German businesses tend to be quite specific, which means that contract negotiations can be more arduous and take longer than such negotiations might be in the United States. For example, in the US a contract may refer to a material breach as an event of default, without defining “material,” but rather looking to case law to define the term as necessary. But, a German lawyer may want the term defined in the contract, which may force the parties to consider and anticipate the possible types of breach and list in the contract those types of breach events which they agree to be “material.” Terms like “reasonable,” “significant” or “substantial” may require a similar process of examination and definition. 

IV. Conclusion.
          Obviously, this article is but an introduction to some of the issues that arise in international transactions. My primary purpose here is not to educate you about such transactions, but to inform you of their possible complexity and to encourage you to get legal representation in doing the deal. As briefly shown above, contract requirements and acceptable terms in international transactions may be completely different from what the client is used to in transactions within the United States.  

As I have said elsewhere “Good legal contracts are like shoes: One size does not fit all and one pair is not suitable for every occasion.” A good contract is informed by the knowledge and experience of the business client together with its business law attorney, and is tailored to the client’s typical transaction.[4] This admonition and advice applies to international contracts as well – perhaps more so, given the probable larger size of the transaction and the downside risk of “being nowhere” if the contract is not properly drawn.  

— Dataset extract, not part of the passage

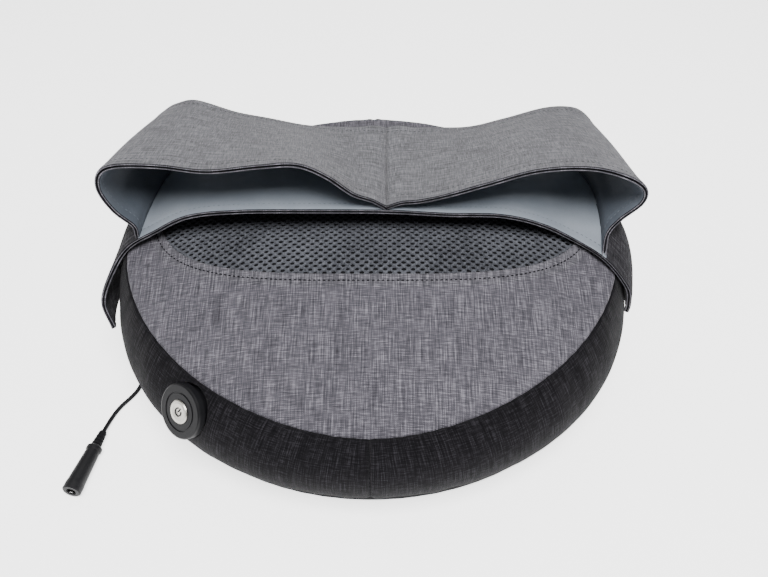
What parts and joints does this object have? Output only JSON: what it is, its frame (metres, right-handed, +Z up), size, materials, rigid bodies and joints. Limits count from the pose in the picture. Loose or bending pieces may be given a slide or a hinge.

For more information about business law topics and our firm, please see our website or call our representative at:  www.AZBUSLAW.com - 602-265-7997 - Phoenix law offices



[1] Such a provision might read as follows: “Disputes arising out of this agreement and its formation shall be governed by the law of the State of Arizona with venue an jurisdiction in Maricopa County, Arizona.
[2] Interesting story about that, the short version of which is that the creation of technology outpaces the creation of law; thus, the law is left scrambling to adapt to the new world constantly under creation.  While the pace now is greater this problem has always been through. For example, the corporation as we know it was a legal response to the social-economic phenomenon of the Industrial Evolution.    
[3] There are of course other bodies of law, like patent law, maritime law and the International Law of the Sea, etc. but this firm does not practice in those areas. 
[4] For example, one of my first clients, which sold office phone systems, had a long, three-part form contract on NCR paper which was in general excellently drawn, but did not allow a remedy for non-payment. Based on this experience the firm added a provision for repossession and the right of peaceful entry (i.e. showing up with a security guard) to repossess same. The dollar amount of the client’s uncollected receivables and write-offs declined precipitously where the remedy was not just to sue but to repossess.